Work required:
Below is a listing; copy all of it exactly.

Given data:
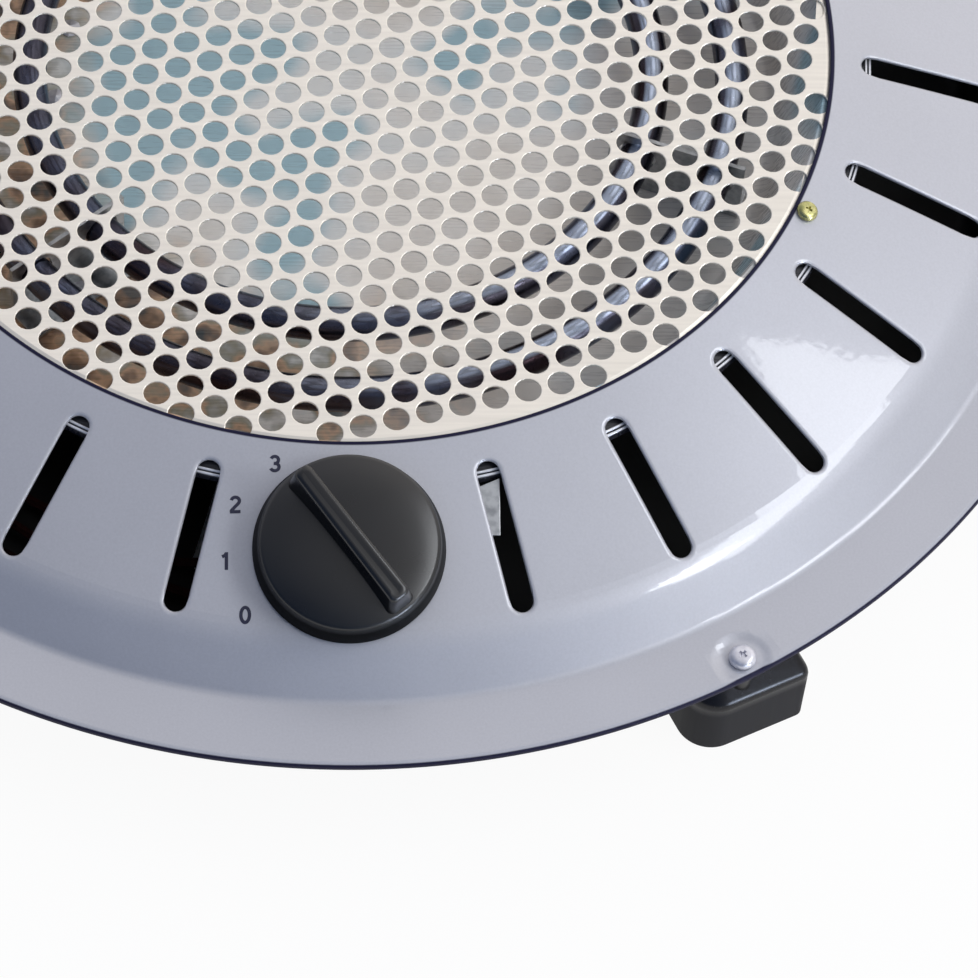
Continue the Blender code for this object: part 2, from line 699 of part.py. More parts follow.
def make_lower_casing():
    corners = [
        (CASING_FLANGE_RADIUS, casing_flange_height()),
        (CASING_MOUTH_RADIUS, casing_flange_height()),
        (CASING_FLOOR_RADIUS, CASING_CLEARANCE),
        (0.0, CASING_CLEARANCE),
    ]
    profile = rounded_path(corners, [(CASING_SHEET, 0), (CASING_BEND, 1)])
    casing = turned_sheet("lower_casing", profile, CASING_SHEET, CASING_SIDES, BLACK_STEEL)
    vents = [
        radial_slot(
            math.tau * (place + 0.5) / VENT_PLACES, VENT_INNER_RADIUS, VENT_OUTER_RADIUS,
            VENT_WIDTH, VENT_END_STEPS,
        )
        for place in range(VENT_PLACES)
    ]
    floor = Matrix.Translation((0.0, 0.0, CASING_CLEARANCE))
    boolean(casing, plate("vent_cutter", vents, CUT_OVERRUN * 2.0, None, floor), "DIFFERENCE")
    low, high = casing_flange_height() - CUT_OVERRUN, RIM_HEIGHT - RING_SHEET
    for number, angle in enumerate(FOOT_COMPASSES, 1):
        frame = compass_frame(angle, FOOT_SCREW_RADIUS, 0.0)
        drill(casing, f"casing_foot_hole_{number}", frame, FOOT_SCREW_SHANK + SEAT_GAP, low, high)
    reach = GLAND_COLLAR + CUT_OVERRUN
    drill(casing, "casing_gland_hole", gland_frame(), GLAND_NECK + SEAT_GAP, -reach, reach)
    frame = compass_frame(EARTH_COMPASS, EARTH_RADIAL_PLACE, CASING_CLEARANCE)
    drill(casing, "casing_earth_hole", frame, EARTH_SCREW_SHANK + SEAT_GAP, -CUT_OVERRUN, CUT_OVERRUN)
    hole = BLOCK_SCREW_SHANK + SEAT_GAP
    drill(casing, "casing_block_hole", block_screw_frame(), hole, -CUT_OVERRUN, CUT_OVERRUN)
    return casing


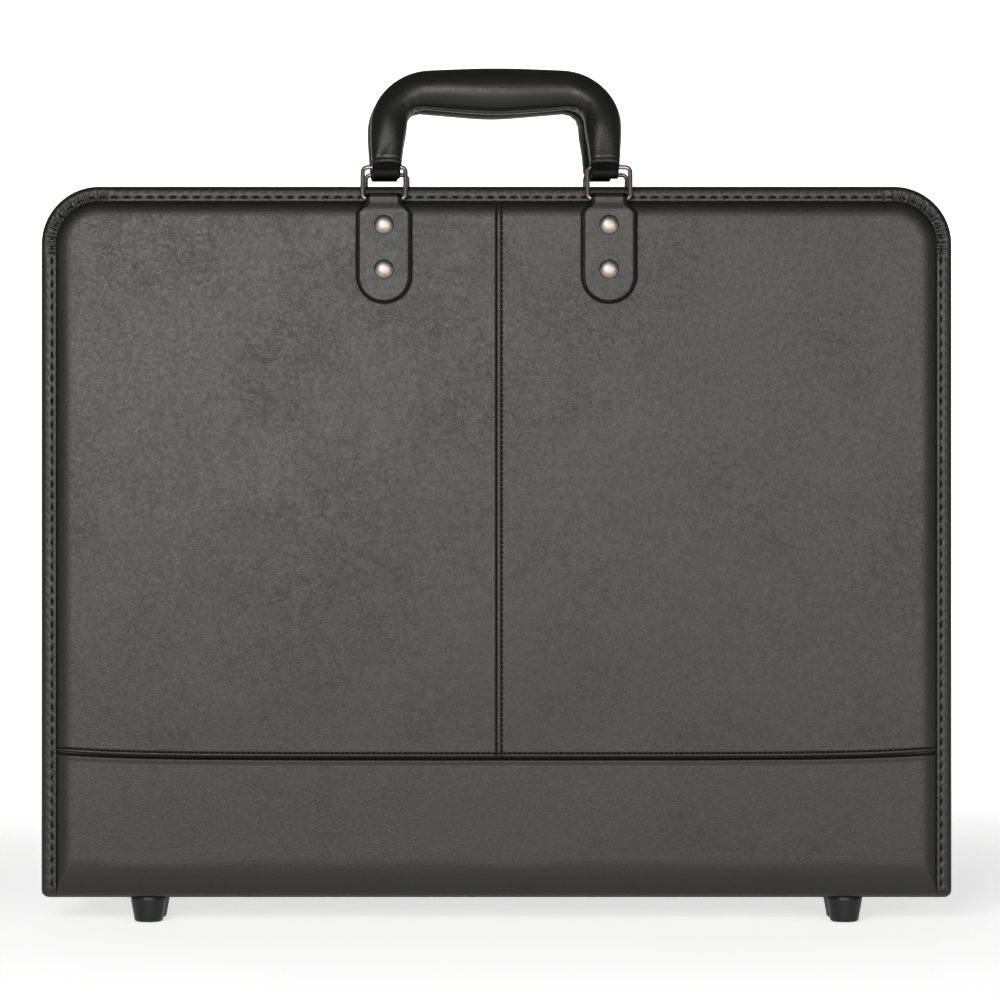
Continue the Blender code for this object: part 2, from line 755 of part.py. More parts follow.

Complete answer:
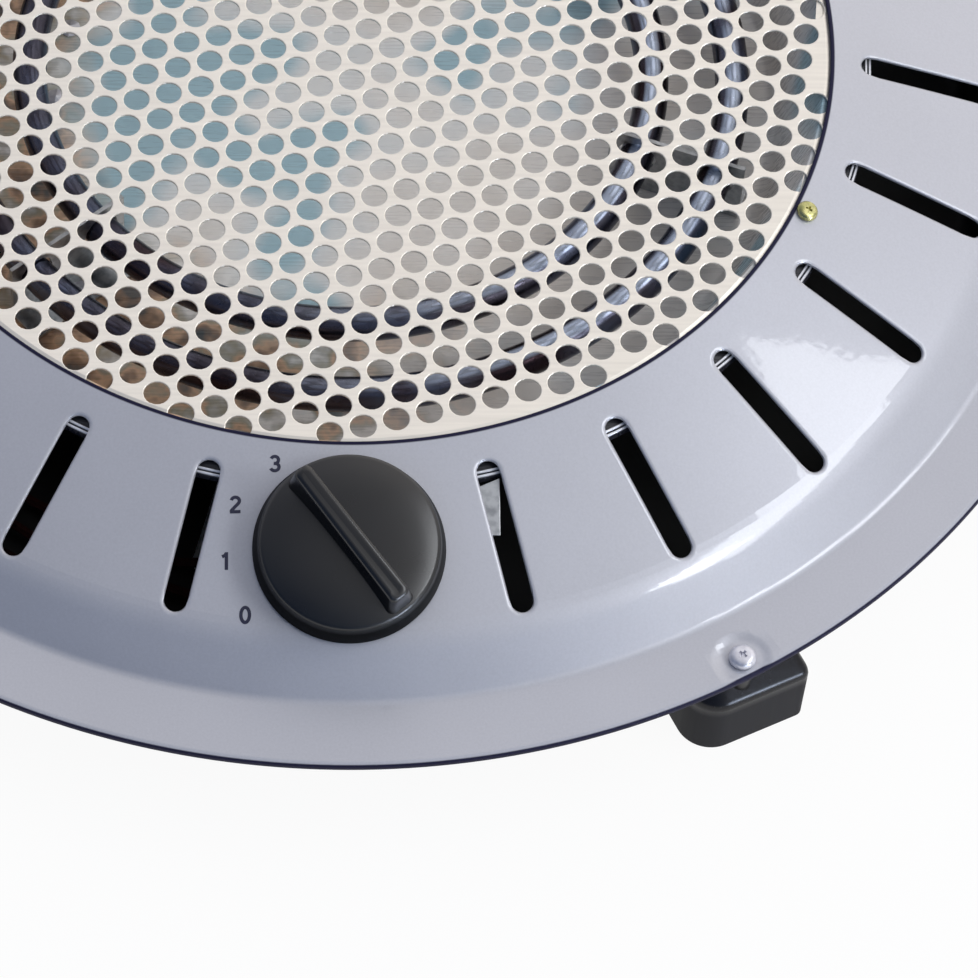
Continue the Blender code for this object: part 2, from line 699 of part.py. More parts follow.
def make_lower_casing():
    corners = [
        (CASING_FLANGE_RADIUS, casing_flange_height()),
        (CASING_MOUTH_RADIUS, casing_flange_height()),
        (CASING_FLOOR_RADIUS, CASING_CLEARANCE),
        (0.0, CASING_CLEARANCE),
    ]
    profile = rounded_path(corners, [(CASING_SHEET, 0), (CASING_BEND, 1)])
    casing = turned_sheet("lower_casing", profile, CASING_SHEET, CASING_SIDES, BLACK_STEEL)
    vents = [
        radial_slot(
            math.tau * (place + 0.5) / VENT_PLACES, VENT_INNER_RADIUS, VENT_OUTER_RADIUS,
            VENT_WIDTH, VENT_END_STEPS,
        )
        for place in range(VENT_PLACES)
    ]
    floor = Matrix.Translation((0.0, 0.0, CASING_CLEARANCE))
    boolean(casing, plate("vent_cutter", vents, CUT_OVERRUN * 2.0, None, floor), "DIFFERENCE")
    low, high = casing_flange_height() - CUT_OVERRUN, RIM_HEIGHT - RING_SHEET
    for number, angle in enumerate(FOOT_COMPASSES, 1):
        frame = compass_frame(angle, FOOT_SCREW_RADIUS, 0.0)
        drill(casing, f"casing_foot_hole_{number}", frame, FOOT_SCREW_SHANK + SEAT_GAP, low, high)
    reach = GLAND_COLLAR + CUT_OVERRUN
    drill(casing, "casing_gland_hole", gland_frame(), GLAND_NECK + SEAT_GAP, -reach, reach)
    frame = compass_frame(EARTH_COMPASS, EARTH_RADIAL_PLACE, CASING_CLEARANCE)
    drill(casing, "casing_earth_hole", frame, EARTH_SCREW_SHANK + SEAT_GAP, -CUT_OVERRUN, CUT_OVERRUN)
    hole = BLOCK_SCREW_SHANK + SEAT_GAP
    drill(casing, "casing_block_hole", block_screw_frame(), hole, -CUT_OVERRUN, CUT_OVERRUN)
    return casing


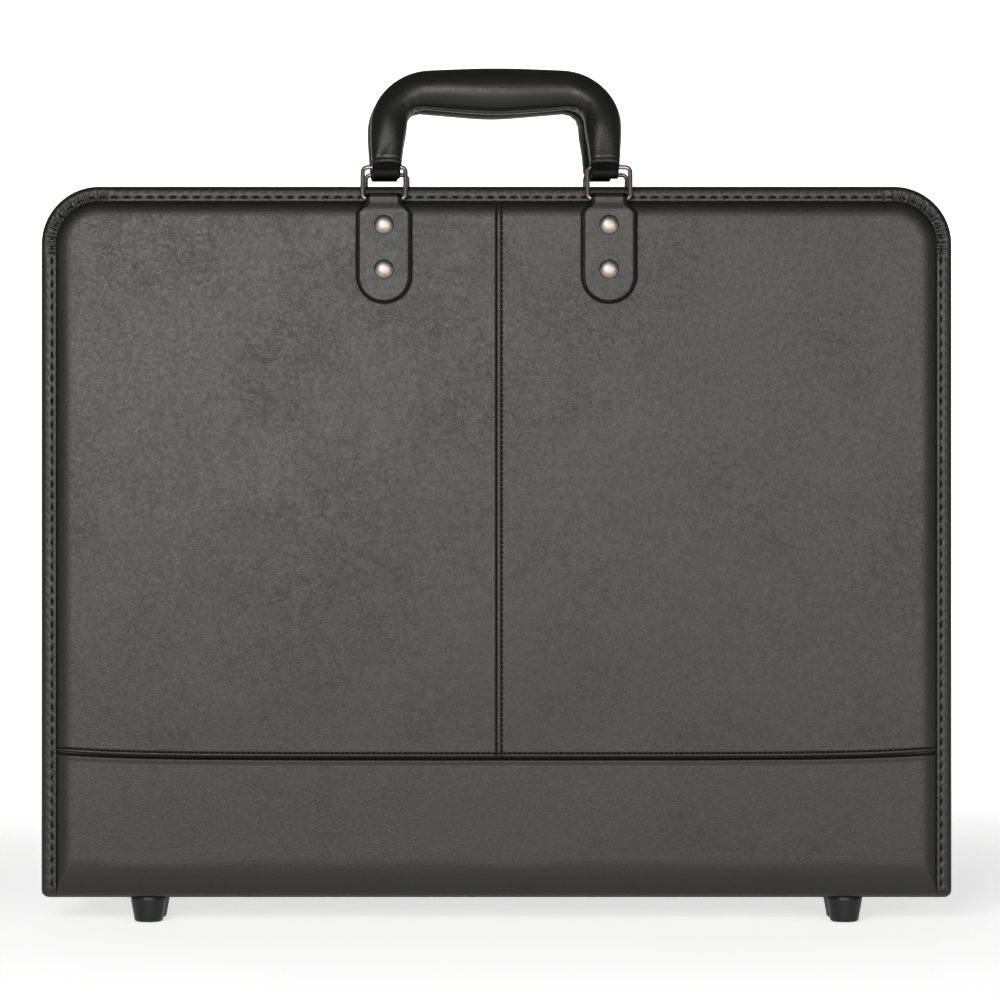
Continue the Blender code for this object: part 2, from line 755 of part.py. More parts follow.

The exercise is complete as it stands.